Porridge Radio- Clouds in the sky they will always be there for me

Secretly Canadian / Cargo
VÖ: 18.10.2024

Unsere Bewertung: 8/10

Eure Ø-Bewertung: 8/10

Erschöpfung und Widerstand

Während der Aufnahmen zum vierten Porridge-Radio-Album sei Dana Margolin nach einigen Takes einfach auf dem Boden zusammengebrochen, "so aufgewühlt war ich". Wer die Musik der Brightoner Band kennt, findet diese Promo-Text-Anekdote wahrscheinlich gar nicht so abwegig. Ohne Hemmungen und Zugeständnisse befördert Margolin regelmäßig ihre tiefsten Seelenlasten nach draußen, während ihre Mitstreiter*innen der Intensität dieses Gesangsvortrags gerecht zu werden versuchen. Die Zusammenbrüche erscheinen aber auch nachvollziehbar angesichts der vorhergegangenen Arbeitsdichte. Das Jahr 2022 war ein geschäftiges für Porridge Radio, die nicht nur das vielgepriesene "Waterslide, diving board, ladder to the sky" veröffentlichten, sondern auch ausgiebig tourten. Margolin war von alldem so ausgelaugt, dass sie ihre Kreativität zunächst in andere Bahnen lenken musste, indem sie malte, Gedichte schrieb und einen BBC-Radio-Soundtrack komponierte. Durch das strategische Herunterdrehen aller Regler fanden Porridge Radio den Zugang, um gestärkt wieder zurückzukommen. "Clouds in the sky they will always be there for me", das in einem abgelegenen südenglischen Studio entstand, bildet die Erschöpfung gleichermaßen ab wie den Widerstand dagegen.
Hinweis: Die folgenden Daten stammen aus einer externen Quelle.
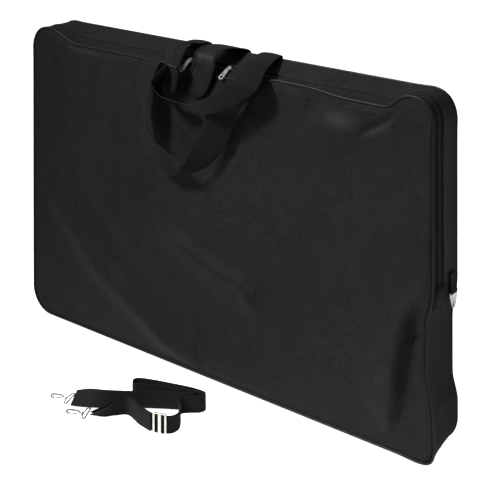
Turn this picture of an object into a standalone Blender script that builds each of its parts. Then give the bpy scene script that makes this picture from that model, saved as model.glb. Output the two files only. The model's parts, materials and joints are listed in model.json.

So beginnt der Opener "Anybody" behutsam und nur von Synth-Wolken begleitet, ehe die Drums einsetzen, Vocal-Tracks miteinander verschmelzen und Margolin immer entschlossener wird. "And I am not somebody in between / I am everyone and everything / And I will run until I can reach you / And I will run until I will leave you", singt sie da mit einer kaputten Wucht, wie sie etwa Modest Mouse in den Neunzigern kanalisierten. Das krachige Finale des Songs ebnet "A hole in the ground" den Weg, das mit zitterndem Beat, Orgel und seufzenden Bläsern das Zeugnis einer Band ablegt, die konstant nach vorne drängt – und dabei Margolins eindrückliche Bildsprache gekonnt in Szene setzt. "Take off all my clothes and run to your house / Where in place of a door is hole in the ground / And I fill it with salt, the hard bits of my heart / They fall into the hole and they tear it apart." Da können auch die "Lavender raspberries" des anschließenden Drei-Minuten-Erdrutschs nur in sommerlicher Ehrfurcht erstarren. Der stürmische Albumstart kulminiert im Trennungsmanifest "God of everything else", das mit Akustikgitarre und Streichern eine zärtliche Melancholie umschreibt, bevor Margolin die Wut darüber herausschreit, welche Macht die Abwesenheit einer Person über sie haben kann: "I wake up choking on dreams of you / I wake up crying from loving you."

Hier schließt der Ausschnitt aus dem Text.